On the Death of the Righteous is a composition for choir and orchestra set to the text of John Donne by the American composer Jennifer Higdon. The work was commissioned by the Mendelssohn Club in 2009 to celebrate Alan Harler's 20th season as their music director. The piece was first performed on March 29, 2009, by the Mendelssohn Club orchestra and choir under the conductor Alan Harler.

==Composition==
On the Death of the Righteous has a duration of roughly 12 minutes and is composed in a single movement. The music is set to text from the sermons of the 16th-century poet John Donne. In the score program notes, Higdon wrote:
Finding a text to be a part of a piece that would share a program with Verdi's "Requiem" was an interesting challenge, and led me to the works of John Donne, a 16th-century poet and preacher. I realized I needed something that would respect a requiem’s definition, which is to be a mass for the dead. Coming upon Mr. Donne's sermons, I discovered a particular text that describes the non-judgmental quality of a death of one who is righteous... this seemed an appropriate emotional angle to precede a requiem.

She continued, "Of course, the challenge for the composer is creating an emotional state that is equal to the text’s, and thus a music of enough weight and seriousness, without being particularly dark; to be lacking in judgment in musical sound and to reflect the even balance of opposites, upon the death of the righteous."

===Instrumentation===
The work is scored for SATB chorus and an orchestra comprising three flutes (third doubling piccolo), two oboes, two clarinets, four bassoons, four horns, five trumpets, three piccolo trumpets, three trombones, tuba, timpani, one percussionist, and strings.

==Reception==
Reviewing the world premiere, Daniel Webster of The Philadelphia Inquirer lauded, "Higdon faced a huge problem: How to compete with Verdi? Her solution was studied, but also (probably) joyfully indulgent. She had at her disposal Verdi's orchestra with massive percussion, expanded winds, and all the trumpets of heaven." Webster added, "In a sense she did not compete, but found in John Donne's serene musing on death the basis for another mood, another kind of music.
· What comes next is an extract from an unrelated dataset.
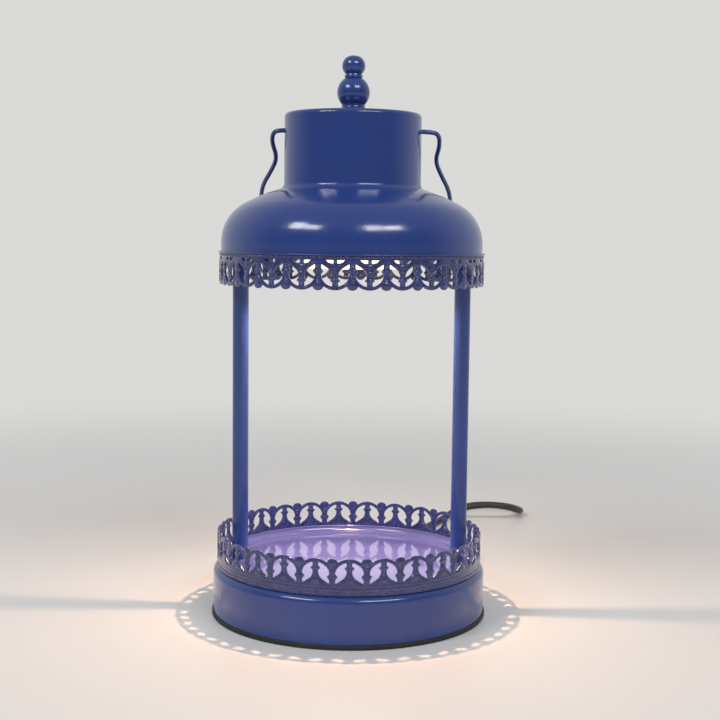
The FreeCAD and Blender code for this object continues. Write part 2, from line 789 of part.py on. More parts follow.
def make_relief():
    outward = relief_axis()
    root = outward * drum_radius + Vec(0, 0, exit_height)
    wall_inner = -drum_wall - 0.5
    corners = [(wall_inner - 2.0, 0), (wall_inner - 2.0, relief_flange_radius), (wall_inner, relief_flange_radius),
               (wall_inner, relief_neck_radius), (0.3, relief_neck_radius), (0.3, relief_flange_radius),
               (relief_flange, relief_flange_radius), (relief_flange, relief_root_radius),
               (relief_length, relief_tip_radius), (relief_length, 0)]
    relief = turned_along(root, outward, corners)
    bore = rod(cord_radius + bore_clearance, root - outward * 10, root + outward * (relief_length + 1))
    export("strain_relief", relief.cut(bore))
    return root + outward * relief_length


def make_inner_cord():
    outward = relief_axis()
    tip = outward * (drum_radius + relief_length) + Vec(0, 0, exit_height)
    inner = outward * (pillar_circle - 2) + Vec(0, 0, exit_height)
    block_side = Vec(block_centre[0] - block_size[0] / 2, block_centre[1], lead_height)
    points = [tip, inner, Vec(-13.5, 25.0, lead_height - 2), block_side]
    export("cord_inner", tube("cord_inner", cord_radius, points))
    centre = outward * clamp_circle
    width, depth = clamp_size
    head_bottom = exit_height + cord_radius + clamp_roof
    clamp = box((-width / 2, -depth / 2, plate_top), (width / 2, depth / 2, head_bottom))
    clamp.rotate(Vec(0, 0, 0), Vec(0, 0, 1), exit_angle - 90)
    clamp.translate(Vec(centre.x, centre.y, 0))
    level = Vec(0, 0, exit_height)
    bore = rod(cord_radius + bore_clearance, centre - outward * depth + level, centre + outward * depth + level)
    sideways = on_circle(clamp_screw_spread, exit_angle - 90)
    wells = []
    clamp_screws = []
    for side in (-1, 1):
        place = centre + sideways * side
        shank = cylinder(clamp_screw_radius, plate_top, head_bottom, place.x, place.y)
        head = cylinder(clamp_screw_radius + 1, head_bottom, head_bottom + 1.2, place.x, place.y)
        wells.append(shank)
        clamp_screws.append(shank.fuse(head).removeSplitter())
    export("cord_clamp", clamp.cut([bore] + wells))
    export("clamp_screws", *clamp_screws)


def make_block():
    x, y = block_centre
    length, width, height = block_size
    top = block_bottom + height
    block = box((x - length / 2, y - width / 2, block_bottom), (x + length / 2, y + width / 2, top))
    wells = []
    block_screws = []
    for px in (x - 5, x + 5):
        for py in (y - 3, y + 3):
            wells.append(cylinder(block_screw_radius, top - block_well_depth, top + 1, px, py))
            block_screws.append(cylinder(block_screw_radius, top - block_well_depth, top - 1.5, px, py))
    export("terminal_block", block.cut(wells))
    export("terminal_screws", *block_screws)


def make_leads():
    x, y = block_centre
    block_side = x + block_size[0] / 2
    top_of_post = strap_under + upper_thread_length
    leads = []
    for side in (-1, 1):
        shift = side * lead_spacing / 2
        points = [(block_side + lead_gap, y + side * 3, lead_height), (36.0, 8.0 + side * 2, lead_height - 1),
                  (post_circle, shift, plate_top + 7.7), (post_circle, shift, tray_floor + 33),
                  (post_circle + 0.1, shift, strap_under - 66), (post_circle, shift, top_of_post + 3.5),
                  (post_circle - 4.5, 1.5 + shift, top_of_post + 8.0),
                  (33.5, 5.5 + shift, strap_top + 16.5), (26.0, 10.0 + shift, holder_top - 13.5),
                  (16.0, 11.5 + shift, holder_top + 5.0), (6.0, 9.6 + side * 0.8, holder_top + 2 * lead_gap)]
        leads.append(tube("lead", lead_radius, points))
    export("lead_wires", *leads)
    dimmer_back = drum_radius - dimmer_setback - dimmer_depth
    dimmer_leads = []
    for side in (-1, 1):
        points = [(x + side * 3, y + block_size[1] / 2 + lead_gap, lead_height),
                  (x - 3 + side * 2, y + 18, lead_height - 1.5),
                  (side * 4.0, dimmer_back - lead_gap, dimmer_height)]
        dimmer_leads.append(tube("dimmer lead", lead_radius, points))
    export("dimmer_leads", *dimmer_leads)


def coil_outline():
    half_width = coil_columns * cord_radius
    low = coil_lift
    high = coil_lift + 2 * coil_rows * cord_radius
    inner = coil_mean_radius - half_width
    outer = coil_mean_radius + half_width
    return inner, outer, low, high


def make_coil():
    inner, outer, low, high = coil_outline()
    coil = turned([(inner, low, coil_corner), (outer, low, coil_corner), (outer, high, coil_corner),
                   (inner, high, coil_corner)])
    coil.translate(Vec(*coil_centre, 0))
    export("cord_coil", coil)
    sleeve = box((inner - tie_thickness, -tie_width / 2, low - tie_thickness),
                 (outer + tie_thickness, tie_width / 2, high + tie_thickness))
    ring = turned([(inner - 0.01, low), (outer + 0.01, low), (outer + 0.01, high), (inner - 0.01, high)])
    tie = sleeve.cut(ring)
    tie.rotate(Vec(0, 0, 0), Vec(0, 0, 1), tie_angle)
    tie.translate(Vec(*coil_centre, 0))
    export("coil_tie", tie)


def make_cord(relief_tip):
    turn_radius = coil_mean_radius + (coil_columns - 1) * cord_radius
    entry = (coil_centre[0] + turn_radius, coil_centre[1], coil_lift + cord_radius)
    route = [tuple(relief_tip)] + cord_route + [entry]
    export("cord", tube("cord", cord_radius, route))
    top_turn = coil_lift + cord_radius * (2 * coil_rows - 1)
    leave = (coil_centre[0] - turn_radius, coil_centre[1], top_turn)
    export("cord_tail", tube("cord_tail", cord_radius, [leave] + tail_route + [plug_entry]))


def make_plug():
    width, length, height = plug_size
    x, entry_y, z = plug_entry
    back = entry_y - plug_boot_length
    front = back - length
    body = box((x - width / 2, front, z - height / 2), (x + width / 2, back, z + height / 2))
    upright = [e for e in body.Edges if e.BoundBox.ZLength > height - 0.1 and e.BoundBox.YMin > back - 0.1]
    body = body.makeFillet(plug_round, upright)
    boot_end = plug_boot_length + 1
    boot = turned_along(Vec(x, back - 1, z), Vec(0, 1, 0),
                        [(0, 0), (0, plug_boot_root), (boot_end, plug_boot_tip), (boot_end, 0)])
    body = body.fuse(boot)
    blade_x, blade_length, blade_z = blade_size
    blades = []
    for side in (-1, 1):
        centre = x + side * blade_spacing / 2
        blades.append(box((centre - blade_x / 2, front - blade_length, z - blade_z / 2),
                          (centre + blade_x / 2, front, z + blade_z / 2)))
    export("plug_body", body.removeSplitter())
    export("plug_blades", *blades)


make_foot()
make_cover()
make_drum()
make_tray()
make_galleries()
make_posts()
make_shade()
make_strap()
make_bulb()
make_holder()
make_finial()
make_bail()
make_dimmer()
tip = make_relief()
make_inner_cord()
make_block()
make_leads()
make_coil()
make_cord(tip)
make_plug()
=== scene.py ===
import json
import math

import bmesh
import bpy
from mathutils import Matrix, Vector


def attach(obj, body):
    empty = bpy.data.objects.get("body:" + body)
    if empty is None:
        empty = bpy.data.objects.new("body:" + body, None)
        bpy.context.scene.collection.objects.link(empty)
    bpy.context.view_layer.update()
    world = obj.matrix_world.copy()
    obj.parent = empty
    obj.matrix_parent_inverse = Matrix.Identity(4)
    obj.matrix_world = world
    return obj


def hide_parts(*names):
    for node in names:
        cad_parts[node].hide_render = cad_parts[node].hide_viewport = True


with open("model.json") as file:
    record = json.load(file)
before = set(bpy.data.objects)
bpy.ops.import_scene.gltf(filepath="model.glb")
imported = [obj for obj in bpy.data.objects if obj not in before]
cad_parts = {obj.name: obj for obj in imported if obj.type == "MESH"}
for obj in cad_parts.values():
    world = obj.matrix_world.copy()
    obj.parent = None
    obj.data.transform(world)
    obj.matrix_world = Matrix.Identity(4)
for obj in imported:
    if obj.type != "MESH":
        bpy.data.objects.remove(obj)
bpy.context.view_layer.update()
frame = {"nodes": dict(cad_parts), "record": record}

nodes = frame["nodes"]
scene = bpy.context.scene
mm = 0.001
print("frame loaded:", len(nodes), "nodes")


# camera, standing in front and a little to the right
cameraRig = {
    "place": (0.024055, -0.709312, 0.20457),
    "heading": 1.547,  # degrees, counterclockwise from +Y
    "pitch": -5.605,
    "roll": 0.628,
    "lens": 67.315,
    "sensor": 36.0,
    "nearest": 0.01,
    "farthest": 50,
}


def makeCamera(rig):
    data = bpy.data.cameras.new("studioCamera")
    data.lens = rig["lens"]
    data.sensor_width = rig["sensor"]
    data.clip_start = rig["nearest"]
    data.clip_end = rig["farthest"]
    camera = bpy.data.objects.new("studioCamera", data)
    scene.collection.objects.link(camera)
    turn = Matrix.Rotation(math.radians(rig["heading"]), 4, "Z")
    tilt = Matrix.Rotation(math.radians(90 + rig["pitch"]), 4, "X")
    roll = Matrix.Rotation(math.radians(rig["roll"]), 4, "Z")
    camera.matrix_world = Matrix.Translation(rig["place"]) @ turn @ tilt @ roll
    scene.camera = camera


makeCamera(cameraRig)
print("camera placed")


# cord: off the strain relief, over the table, round a loop, into the coil and out to the plug
cordRun = {
    "radius": 2.2,
    "relief tip": (-47.1, 81.6, 10.0),
    "table points": [
        (-53.0, 91.8, 9.2), (-58.0, 106.0, 5.0), (-59.0, 124.0, 2.3), (-52.0, 144.0, 2.3),
        (-36.0, 159.5, 2.3), (-13.0, 168.5, 2.3), (11.0, 171.5, 2.3), (32.0, 177.5, 2.3),
        (45.0, 190.0, 2.3), (51.8, 206.0, 2.3), (58.6, 219.4, 2.8), (67.6, 228.2, 7.2),
        (79.6, 230.4, 9.8), (93.0, 227.6, 11.5), (105.5, 230.2, 9.2), (113.9, 240.2, 5.0),
        (115.5, 253.4, 2.4), (110.0, 265.2, 2.3), (99.0, 272.2, 2.3), (86.0, 271.9, 2.3),
        (75.6, 264.6, 2.3), (70.8, 252.6, 2.3), (70.9, 238.0, 2.3), (70.4, 220.0, 2.3),
        (69.7, 198.0, 2.3), (69.0, 172.0, 2.3), (68.2, 149.0, 2.3), (71.6, 130.0, 2.6),
    ],
    "tail points": [
        (11.3, 124.0, 6.2), (11.7, 136.0, 3.8), (10.9, 148.0, 2.4), (3.9, 157.6, 2.3), (-7.7, 161.3, 2.3),
        (-19.4, 157.6, 2.6), (-26.6, 147.6, 3.9), (-27.3, 135.0, 6.2), (-27.0, 128.5, 7.0),
    ],
    "length": 1.5,
}
coilTurns = {
    "centre": (42.0, 113.0),
    "outer radius": 30.5,
    "inner radius": 21.5,
    "low": 2.8,
    "high": 7.2,
    "turns": 5.5,
    "inward turns": 2,
    "climbing turns": 1,
    "points per turn": 18,
}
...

That was an impressive achievement, for her music stayed in the ear, even after Verdi's titanic immersion in emotion and color." Reviewing a later recording of the piece, Olivia Giovetti of WQXR-FM similarly wrote:
In Jennifer Higdon's album-opening On the Death of the Righteous, you hear echoes of Verdian splendor with Britten-like modesty, unsurprising on both counts as Higdon wrote the work to accompany the former's Requiem and set it to the text of John Donne, a favorite source material for the latter. However, Higdon's own brand of unsettling sonorities, playful percusiveness and indulgently buoyant musical lines dominate the tone here.